This language also protects you legally by establishing that the physical requirements are bona fide occupational qualifications.
Mental and Emotional Requirements
The psychological demands of liquor store work are underappreciated and rarely discussed in hiring materials, yet they are significant. Employees who are not prepared for those psychological demands burn out or end up making costly mistakes.
Conflict De-escalation
Your employees will regularly encounter customers who are already intoxicated when they walk through the door.
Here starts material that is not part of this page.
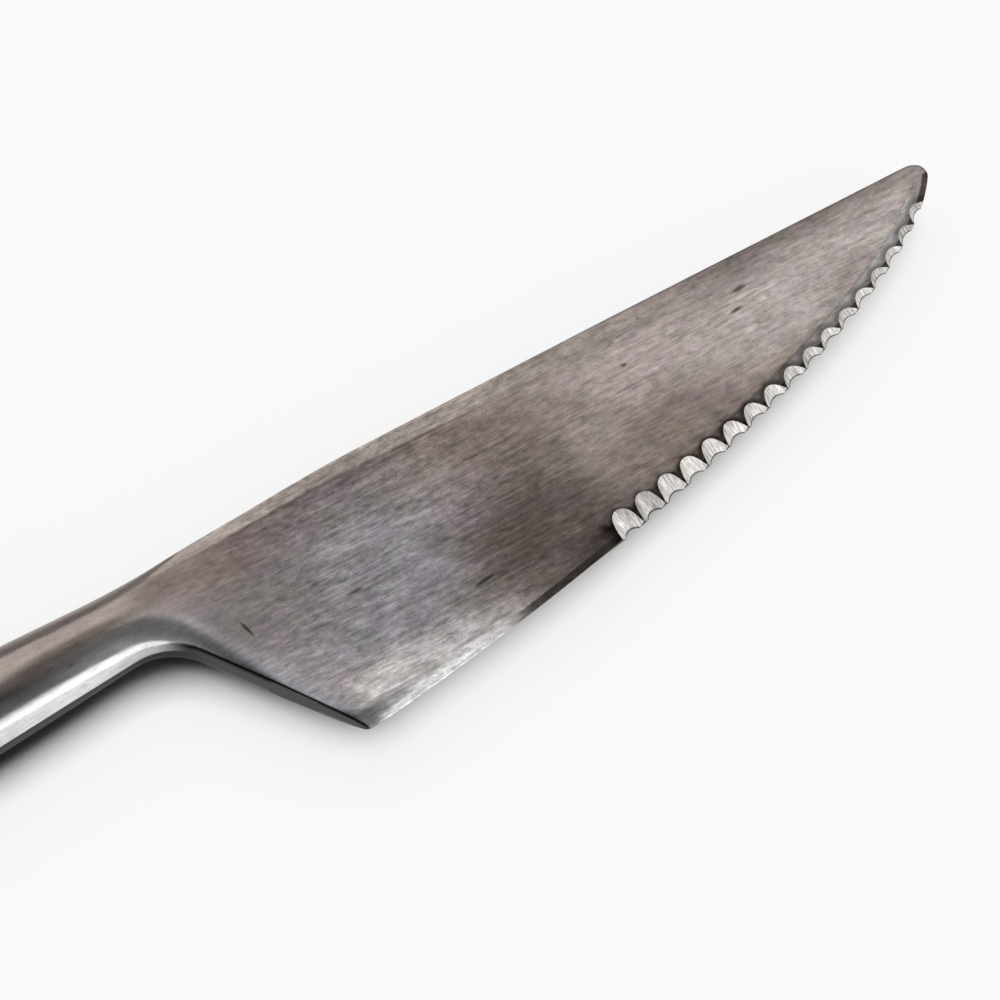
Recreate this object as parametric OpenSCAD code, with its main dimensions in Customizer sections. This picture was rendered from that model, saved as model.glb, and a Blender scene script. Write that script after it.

Refusing a sale to an intoxicated customer is required by law in every state, but it is often deeply uncomfortable in practice, as the customer may become angry, argumentative, or threatening.
Your employee needs to remain calm, follow your refusal policy without wavering, and avoid escalation.
During interviews, present a scenario: "A regular customer comes in who you suspect has been drinking. He's not stumbling, but his speech is slightly slurred, and he smells of alcohol. He wants to buy a fifth of whiskey. What do you do?"
The answer you want is not just "refuse the sale". You want to hear how they would do it, what tone they'd use, and how they'd handle pushback.
Pressure Resistance and Policy Consistency
Some customers will push. They'll argue. They'll tell your employee they know the owner. They'll say they just need to pick up something for a party.
An employee who caves under social pressure and makes a questionable sale is a liability. You need people who can hold a line with kindness but without flexibility.
ID Checks
Checking IDs is a skill that takes some time and experience to master. It's a balance of not making a 50-year-old feel insulted for being carded while still catching a borrowed ID or a fake that looks close enough to pass a distracted glance.
POS System Competency
Every new hire needs POS training, even if they've worked a register before. The system you're running makes a real difference in how quickly someone gets up to speed.
Santé POS is designed specifically for liquor stores, which means it handles the things that matter most in this environment without requiring workarounds.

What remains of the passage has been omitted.